> _YOUR OBJECTIVE_:
Copy exactly the lines of the material below that run from the one containing "widest at the upper mouth" through the one containing "obj.matrix_world = world". Copy no other lines.

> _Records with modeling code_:
** begin **

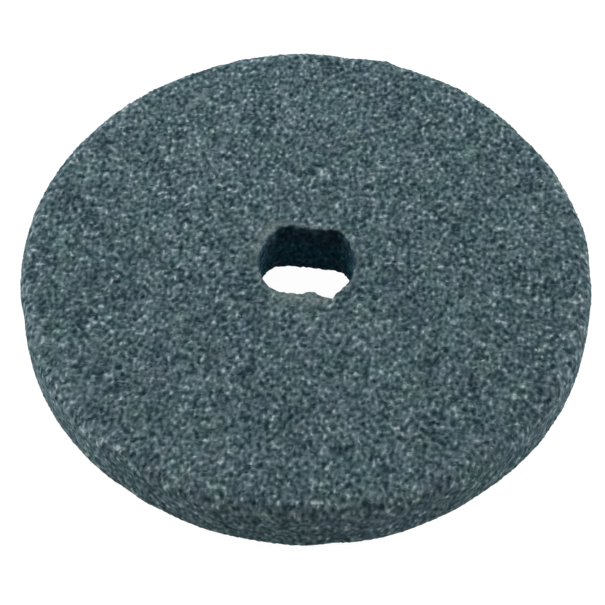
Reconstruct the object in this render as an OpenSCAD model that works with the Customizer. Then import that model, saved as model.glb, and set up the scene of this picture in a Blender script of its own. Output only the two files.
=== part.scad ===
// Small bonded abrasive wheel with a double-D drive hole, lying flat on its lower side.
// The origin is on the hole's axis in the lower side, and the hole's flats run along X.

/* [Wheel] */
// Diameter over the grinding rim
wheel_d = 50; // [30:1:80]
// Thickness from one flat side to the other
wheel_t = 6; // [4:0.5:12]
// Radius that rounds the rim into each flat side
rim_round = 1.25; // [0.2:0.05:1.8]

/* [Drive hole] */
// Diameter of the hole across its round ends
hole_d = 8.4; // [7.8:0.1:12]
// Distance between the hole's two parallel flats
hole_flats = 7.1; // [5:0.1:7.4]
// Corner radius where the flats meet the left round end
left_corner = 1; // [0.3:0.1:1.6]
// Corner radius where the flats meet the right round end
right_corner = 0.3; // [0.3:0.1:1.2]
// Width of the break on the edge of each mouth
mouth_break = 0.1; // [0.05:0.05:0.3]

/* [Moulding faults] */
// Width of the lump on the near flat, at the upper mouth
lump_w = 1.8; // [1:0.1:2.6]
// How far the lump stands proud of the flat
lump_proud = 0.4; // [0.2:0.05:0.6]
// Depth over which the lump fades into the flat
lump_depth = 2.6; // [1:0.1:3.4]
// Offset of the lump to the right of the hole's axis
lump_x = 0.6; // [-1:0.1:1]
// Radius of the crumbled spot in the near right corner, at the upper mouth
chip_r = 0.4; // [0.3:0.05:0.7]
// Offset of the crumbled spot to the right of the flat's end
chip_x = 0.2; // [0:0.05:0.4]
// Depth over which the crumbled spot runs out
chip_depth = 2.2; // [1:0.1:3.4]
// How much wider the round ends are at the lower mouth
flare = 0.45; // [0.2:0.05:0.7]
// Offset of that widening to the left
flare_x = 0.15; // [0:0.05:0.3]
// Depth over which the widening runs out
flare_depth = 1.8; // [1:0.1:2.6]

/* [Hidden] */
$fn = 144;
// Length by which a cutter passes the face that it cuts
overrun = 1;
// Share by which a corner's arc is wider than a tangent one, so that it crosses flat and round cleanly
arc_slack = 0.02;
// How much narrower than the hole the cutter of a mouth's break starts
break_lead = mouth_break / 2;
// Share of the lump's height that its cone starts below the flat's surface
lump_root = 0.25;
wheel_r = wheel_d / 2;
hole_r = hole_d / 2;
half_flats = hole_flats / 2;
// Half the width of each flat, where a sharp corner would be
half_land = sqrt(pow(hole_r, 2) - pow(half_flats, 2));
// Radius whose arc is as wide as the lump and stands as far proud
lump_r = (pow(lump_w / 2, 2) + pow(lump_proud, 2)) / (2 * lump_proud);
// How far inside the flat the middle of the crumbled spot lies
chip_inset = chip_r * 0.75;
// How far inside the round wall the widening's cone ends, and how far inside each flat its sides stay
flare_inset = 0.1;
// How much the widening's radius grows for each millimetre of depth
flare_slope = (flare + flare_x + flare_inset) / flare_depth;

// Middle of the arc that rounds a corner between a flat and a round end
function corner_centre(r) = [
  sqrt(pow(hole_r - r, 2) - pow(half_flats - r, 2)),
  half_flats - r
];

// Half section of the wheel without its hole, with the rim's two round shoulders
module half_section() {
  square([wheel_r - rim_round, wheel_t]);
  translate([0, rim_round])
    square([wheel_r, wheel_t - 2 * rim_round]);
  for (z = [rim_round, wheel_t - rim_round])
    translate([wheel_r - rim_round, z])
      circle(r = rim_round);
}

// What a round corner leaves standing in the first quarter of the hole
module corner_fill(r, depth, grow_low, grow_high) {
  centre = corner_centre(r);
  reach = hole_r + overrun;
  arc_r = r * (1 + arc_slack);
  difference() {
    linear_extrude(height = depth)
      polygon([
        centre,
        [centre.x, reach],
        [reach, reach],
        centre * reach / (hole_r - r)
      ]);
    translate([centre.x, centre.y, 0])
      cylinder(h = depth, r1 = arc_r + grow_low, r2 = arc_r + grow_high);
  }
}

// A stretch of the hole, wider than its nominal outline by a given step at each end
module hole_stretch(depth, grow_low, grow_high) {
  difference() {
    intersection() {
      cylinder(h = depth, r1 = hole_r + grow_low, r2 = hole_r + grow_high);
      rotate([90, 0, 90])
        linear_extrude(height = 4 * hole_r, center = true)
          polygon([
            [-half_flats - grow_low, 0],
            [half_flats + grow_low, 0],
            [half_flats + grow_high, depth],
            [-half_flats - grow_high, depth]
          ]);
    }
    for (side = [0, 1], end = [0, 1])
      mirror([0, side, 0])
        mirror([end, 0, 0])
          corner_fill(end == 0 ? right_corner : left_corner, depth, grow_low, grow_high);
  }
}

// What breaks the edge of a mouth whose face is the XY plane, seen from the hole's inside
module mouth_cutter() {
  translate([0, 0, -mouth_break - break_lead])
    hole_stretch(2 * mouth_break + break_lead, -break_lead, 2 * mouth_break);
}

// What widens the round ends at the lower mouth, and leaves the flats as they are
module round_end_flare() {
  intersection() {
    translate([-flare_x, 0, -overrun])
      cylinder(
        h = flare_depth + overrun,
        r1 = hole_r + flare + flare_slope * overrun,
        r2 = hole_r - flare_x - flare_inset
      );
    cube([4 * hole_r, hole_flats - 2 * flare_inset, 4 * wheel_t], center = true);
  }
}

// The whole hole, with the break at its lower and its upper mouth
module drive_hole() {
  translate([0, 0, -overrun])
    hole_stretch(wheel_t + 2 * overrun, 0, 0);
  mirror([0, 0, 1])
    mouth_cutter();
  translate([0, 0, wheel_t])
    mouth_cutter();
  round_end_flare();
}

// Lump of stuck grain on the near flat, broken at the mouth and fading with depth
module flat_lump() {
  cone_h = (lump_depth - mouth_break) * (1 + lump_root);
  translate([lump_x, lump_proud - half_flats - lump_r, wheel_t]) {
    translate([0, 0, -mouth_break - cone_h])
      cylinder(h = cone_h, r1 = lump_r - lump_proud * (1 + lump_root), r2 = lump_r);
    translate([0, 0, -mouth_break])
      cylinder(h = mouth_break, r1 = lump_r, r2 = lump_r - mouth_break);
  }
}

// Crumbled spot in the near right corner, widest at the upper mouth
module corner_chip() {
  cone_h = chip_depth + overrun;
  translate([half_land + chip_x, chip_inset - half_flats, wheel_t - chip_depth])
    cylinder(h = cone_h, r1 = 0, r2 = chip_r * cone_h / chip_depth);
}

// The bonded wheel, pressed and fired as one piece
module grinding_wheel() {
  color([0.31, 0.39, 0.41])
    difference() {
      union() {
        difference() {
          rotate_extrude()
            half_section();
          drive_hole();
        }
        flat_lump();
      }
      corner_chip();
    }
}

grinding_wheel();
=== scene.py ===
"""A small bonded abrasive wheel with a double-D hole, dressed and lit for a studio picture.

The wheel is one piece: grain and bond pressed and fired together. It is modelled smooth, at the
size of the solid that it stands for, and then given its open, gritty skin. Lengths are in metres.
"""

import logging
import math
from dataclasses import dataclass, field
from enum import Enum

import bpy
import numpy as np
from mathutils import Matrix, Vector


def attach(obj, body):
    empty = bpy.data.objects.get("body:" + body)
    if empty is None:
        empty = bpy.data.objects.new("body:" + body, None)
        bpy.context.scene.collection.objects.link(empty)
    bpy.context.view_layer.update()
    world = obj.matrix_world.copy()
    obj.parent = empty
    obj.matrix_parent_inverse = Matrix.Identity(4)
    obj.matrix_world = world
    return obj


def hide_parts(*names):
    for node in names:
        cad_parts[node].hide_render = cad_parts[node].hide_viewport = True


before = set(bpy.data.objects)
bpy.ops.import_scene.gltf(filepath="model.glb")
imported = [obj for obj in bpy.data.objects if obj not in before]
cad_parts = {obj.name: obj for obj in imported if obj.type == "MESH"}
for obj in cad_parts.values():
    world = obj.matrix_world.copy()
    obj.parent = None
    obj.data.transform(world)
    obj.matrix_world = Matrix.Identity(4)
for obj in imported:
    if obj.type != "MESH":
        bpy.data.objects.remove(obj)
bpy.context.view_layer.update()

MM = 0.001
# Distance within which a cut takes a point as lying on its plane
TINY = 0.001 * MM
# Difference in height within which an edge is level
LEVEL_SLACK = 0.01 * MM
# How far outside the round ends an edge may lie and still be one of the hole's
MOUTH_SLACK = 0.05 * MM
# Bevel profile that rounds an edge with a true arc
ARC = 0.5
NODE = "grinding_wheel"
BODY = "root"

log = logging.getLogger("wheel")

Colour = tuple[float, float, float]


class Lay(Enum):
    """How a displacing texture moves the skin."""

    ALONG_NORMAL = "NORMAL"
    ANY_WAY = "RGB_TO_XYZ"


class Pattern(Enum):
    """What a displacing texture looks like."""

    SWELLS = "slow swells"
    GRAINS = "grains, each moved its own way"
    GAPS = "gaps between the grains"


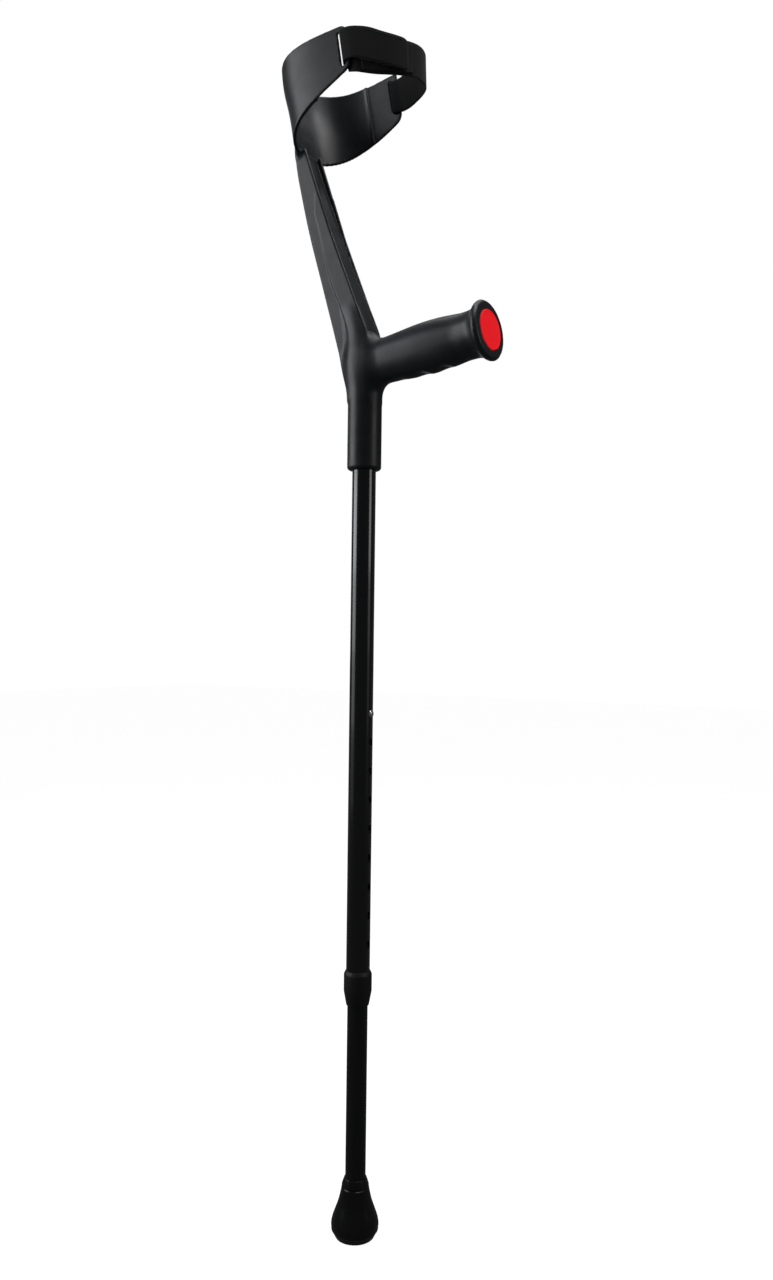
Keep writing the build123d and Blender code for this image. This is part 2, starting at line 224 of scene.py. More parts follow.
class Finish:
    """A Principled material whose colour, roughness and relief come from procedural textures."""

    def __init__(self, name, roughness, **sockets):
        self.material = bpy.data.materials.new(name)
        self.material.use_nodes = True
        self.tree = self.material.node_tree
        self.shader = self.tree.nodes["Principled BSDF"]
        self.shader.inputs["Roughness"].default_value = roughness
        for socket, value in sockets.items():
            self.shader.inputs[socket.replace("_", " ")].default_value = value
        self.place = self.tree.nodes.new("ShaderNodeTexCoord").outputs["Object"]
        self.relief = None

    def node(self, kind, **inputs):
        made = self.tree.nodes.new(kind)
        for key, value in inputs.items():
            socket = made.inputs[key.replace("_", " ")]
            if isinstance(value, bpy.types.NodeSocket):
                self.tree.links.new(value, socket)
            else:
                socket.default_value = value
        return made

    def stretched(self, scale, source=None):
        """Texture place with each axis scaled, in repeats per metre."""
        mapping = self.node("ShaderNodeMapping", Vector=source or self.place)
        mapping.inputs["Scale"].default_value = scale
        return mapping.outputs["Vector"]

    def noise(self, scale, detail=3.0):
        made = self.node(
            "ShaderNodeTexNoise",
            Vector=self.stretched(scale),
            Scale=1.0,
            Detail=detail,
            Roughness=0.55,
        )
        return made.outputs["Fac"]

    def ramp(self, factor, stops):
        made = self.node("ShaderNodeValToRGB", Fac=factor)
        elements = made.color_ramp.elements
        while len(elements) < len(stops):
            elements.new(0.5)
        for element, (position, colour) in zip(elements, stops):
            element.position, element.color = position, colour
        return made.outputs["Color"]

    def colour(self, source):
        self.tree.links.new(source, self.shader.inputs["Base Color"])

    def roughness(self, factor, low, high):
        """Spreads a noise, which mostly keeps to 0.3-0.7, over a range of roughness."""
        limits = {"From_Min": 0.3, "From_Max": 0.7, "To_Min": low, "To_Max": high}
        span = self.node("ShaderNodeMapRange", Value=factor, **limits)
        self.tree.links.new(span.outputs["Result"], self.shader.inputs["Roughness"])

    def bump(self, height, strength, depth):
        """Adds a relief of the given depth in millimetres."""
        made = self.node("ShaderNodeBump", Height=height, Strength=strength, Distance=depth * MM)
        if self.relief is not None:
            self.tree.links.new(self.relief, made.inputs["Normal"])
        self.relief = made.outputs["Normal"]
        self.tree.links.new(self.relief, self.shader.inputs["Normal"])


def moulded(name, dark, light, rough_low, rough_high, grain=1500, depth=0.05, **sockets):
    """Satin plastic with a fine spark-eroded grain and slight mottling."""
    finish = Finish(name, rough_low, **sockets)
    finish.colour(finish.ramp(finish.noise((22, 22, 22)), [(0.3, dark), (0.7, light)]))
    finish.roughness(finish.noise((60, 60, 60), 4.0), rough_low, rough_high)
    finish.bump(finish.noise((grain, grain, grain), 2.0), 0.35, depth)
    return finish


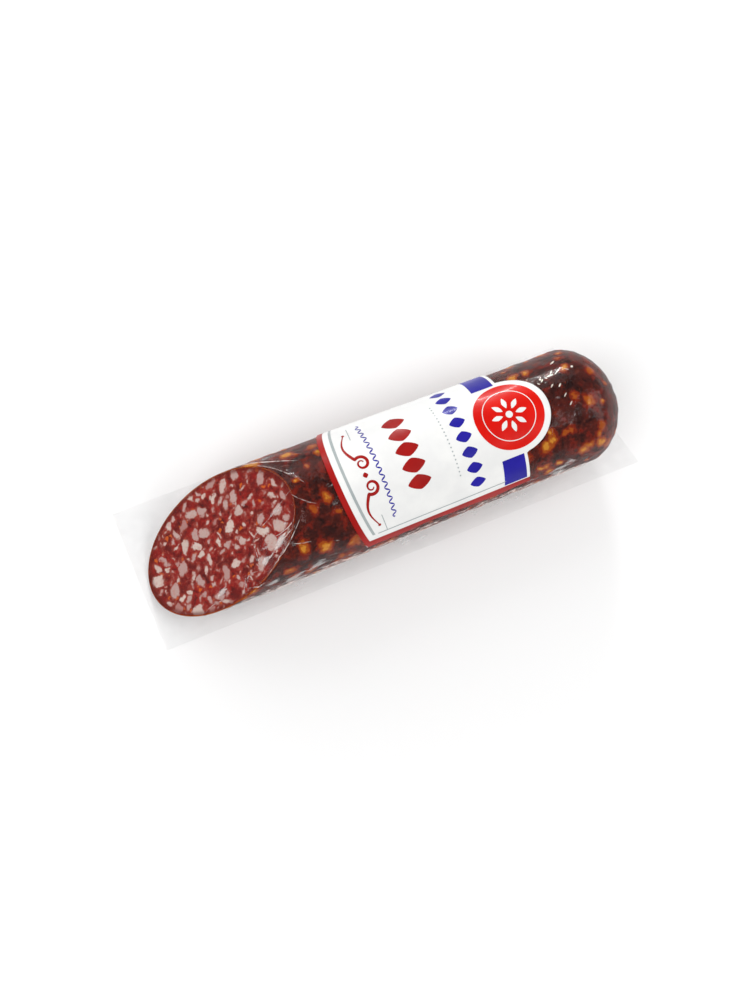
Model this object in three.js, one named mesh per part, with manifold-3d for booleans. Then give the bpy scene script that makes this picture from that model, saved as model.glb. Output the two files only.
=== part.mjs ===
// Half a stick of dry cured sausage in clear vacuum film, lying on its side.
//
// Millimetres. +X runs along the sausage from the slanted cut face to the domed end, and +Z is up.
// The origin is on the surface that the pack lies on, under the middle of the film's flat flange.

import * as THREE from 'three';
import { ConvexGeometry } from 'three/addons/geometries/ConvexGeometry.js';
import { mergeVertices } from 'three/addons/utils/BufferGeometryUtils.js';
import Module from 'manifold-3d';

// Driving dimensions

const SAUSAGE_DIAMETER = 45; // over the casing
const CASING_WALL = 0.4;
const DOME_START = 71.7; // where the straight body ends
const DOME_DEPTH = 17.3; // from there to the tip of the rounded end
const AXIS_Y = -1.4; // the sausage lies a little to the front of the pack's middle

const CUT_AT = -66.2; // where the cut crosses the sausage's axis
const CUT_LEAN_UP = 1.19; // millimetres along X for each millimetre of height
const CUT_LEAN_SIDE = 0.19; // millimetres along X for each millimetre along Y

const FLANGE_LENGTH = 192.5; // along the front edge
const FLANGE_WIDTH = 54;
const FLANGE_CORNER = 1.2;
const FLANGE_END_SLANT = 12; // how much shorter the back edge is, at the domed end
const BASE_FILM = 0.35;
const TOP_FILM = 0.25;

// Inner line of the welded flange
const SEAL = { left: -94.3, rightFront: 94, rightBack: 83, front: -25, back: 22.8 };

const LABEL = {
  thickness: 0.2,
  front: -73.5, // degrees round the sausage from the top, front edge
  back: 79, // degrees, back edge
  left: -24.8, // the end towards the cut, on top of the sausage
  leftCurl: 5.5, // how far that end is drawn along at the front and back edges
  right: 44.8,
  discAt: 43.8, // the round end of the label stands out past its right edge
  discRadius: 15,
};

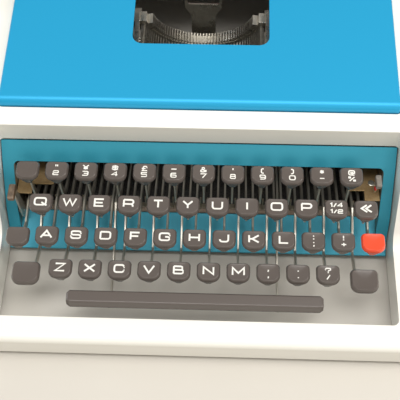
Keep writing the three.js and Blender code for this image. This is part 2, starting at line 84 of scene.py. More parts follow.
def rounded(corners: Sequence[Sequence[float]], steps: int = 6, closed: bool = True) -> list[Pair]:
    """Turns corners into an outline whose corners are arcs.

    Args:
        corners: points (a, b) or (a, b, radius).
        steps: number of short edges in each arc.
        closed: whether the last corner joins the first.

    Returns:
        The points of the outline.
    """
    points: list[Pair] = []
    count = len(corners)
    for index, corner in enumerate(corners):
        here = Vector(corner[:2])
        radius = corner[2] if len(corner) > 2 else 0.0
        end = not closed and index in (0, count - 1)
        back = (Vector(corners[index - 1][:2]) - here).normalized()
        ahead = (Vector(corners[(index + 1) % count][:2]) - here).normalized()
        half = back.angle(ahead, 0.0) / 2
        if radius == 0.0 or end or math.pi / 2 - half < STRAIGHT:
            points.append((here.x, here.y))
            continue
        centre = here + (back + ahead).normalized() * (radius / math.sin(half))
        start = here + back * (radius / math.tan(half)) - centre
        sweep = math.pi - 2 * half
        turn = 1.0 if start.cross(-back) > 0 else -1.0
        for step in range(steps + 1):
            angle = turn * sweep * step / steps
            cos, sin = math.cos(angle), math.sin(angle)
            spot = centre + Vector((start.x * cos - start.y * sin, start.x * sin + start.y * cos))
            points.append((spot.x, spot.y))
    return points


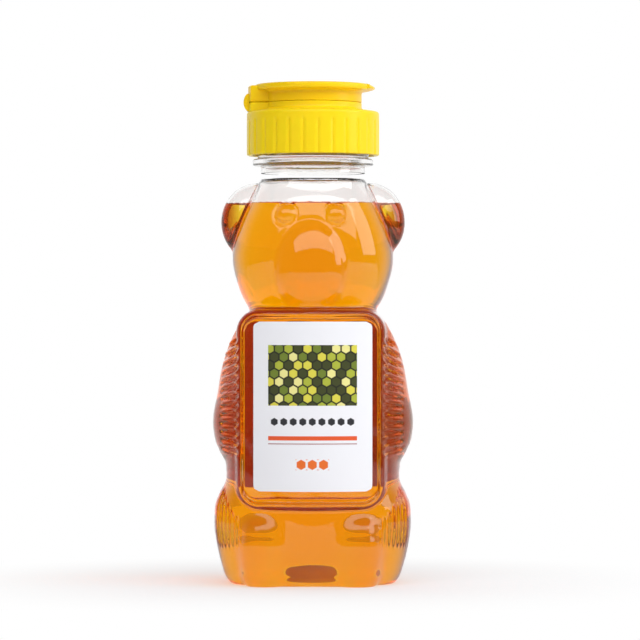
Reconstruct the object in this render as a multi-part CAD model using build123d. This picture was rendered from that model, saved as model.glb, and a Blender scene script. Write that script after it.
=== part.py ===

** end **

> _EXERCISE SOLUTION_:
// Crumbled spot in the near right corner, widest at the upper mouth
module corner_chip() {
  cone_h = chip_depth + overrun;
  translate([half_land + chip_x, chip_inset - half_flats, wheel_t - chip_depth])
    cylinder(h = cone_h, r1 = 0, r2 = chip_r * cone_h / chip_depth);
}

// The bonded wheel, pressed and fired as one piece
module grinding_wheel() {
  color([0.31, 0.39, 0.41])
    difference() {
      union() {
        difference() {
          rotate_extrude()
            half_section();
          drive_hole();
        }
        flat_lump();
      }
      corner_chip();
    }
}

grinding_wheel();
=== scene.py ===
"""A small bonded abrasive wheel with a double-D hole, dressed and lit for a studio picture.

The wheel is one piece: grain and bond pressed and fired together. It is modelled smooth, at the
size of the solid that it stands for, and then given its open, gritty skin. Lengths are in metres.
"""

import logging
import math
from dataclasses import dataclass, field
from enum import Enum

import bpy
import numpy as np
from mathutils import Matrix, Vector


def attach(obj, body):
    empty = bpy.data.objects.get("body:" + body)
    if empty is None:
        empty = bpy.data.objects.new("body:" + body, None)
        bpy.context.scene.collection.objects.link(empty)
    bpy.context.view_layer.update()
    world = obj.matrix_world.copy()
    obj.parent = empty
    obj.matrix_parent_inverse = Matrix.Identity(4)
    obj.matrix_world = world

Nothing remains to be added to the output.